Regular audits of smelters and refiners and upstream mineral-tracing programs in Central Africa have helped companies better understand their supply chains, according to the report, though some anti-corruption groups question the reliability of some of these initiatives.

Under the US law, there are no sanctions for a company if it discovers its minerals come from conflict zones; it’s simply required to report it. The GAO doesn’t blame the conflict-mineral law for the ongoing violence.

“Conflict in eastern DRC is a complex and multi-dimensional problem, with interdependent factors that vary across the provinces and remain unaddressed,” the GAO said.

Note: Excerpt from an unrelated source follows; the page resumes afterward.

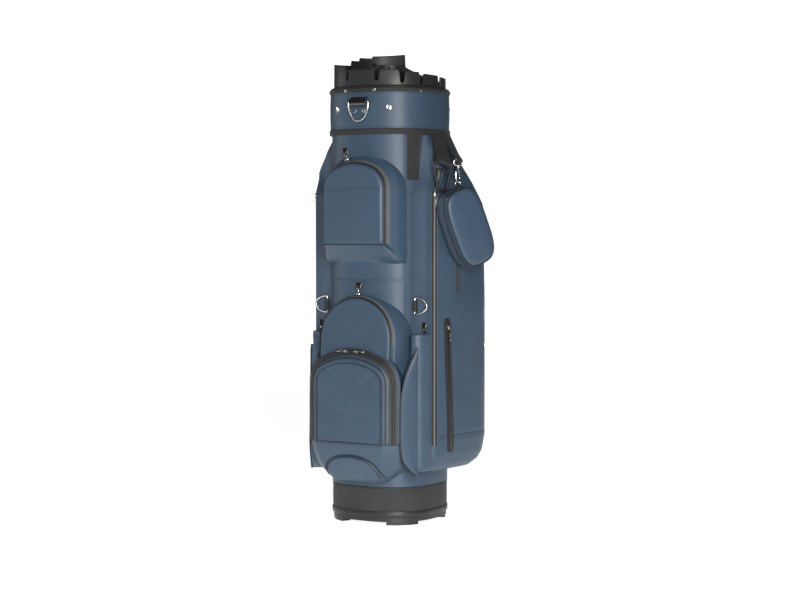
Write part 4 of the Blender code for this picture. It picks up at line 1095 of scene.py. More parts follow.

The report cites weak governance, corruption, ethnic tensions, economic pressures, and meddling by neighbouring countries including Rwanda, Burundi and Uganda as the main factors in eastern Congo’s multiple conflicts. Uganda and Burundi currently have soldiers in Congo to fight rebel groups, while United Nations experts say Rwanda’s army has been secretly supporting a rebellion in the region. The UN experts regularly accuse all three countries of profiting from Congo’s illicit mineral trade.

Congolese President Felix Tshisekedi placed two of the nation’s eastern provinces under the control of the army last year in an attempt to stem the fighting.

“The state of siege has not improved and may have exacerbated the security situation in these provinces,” the GAO said, which noted that the army itself is sometimes involved in the mineral trade.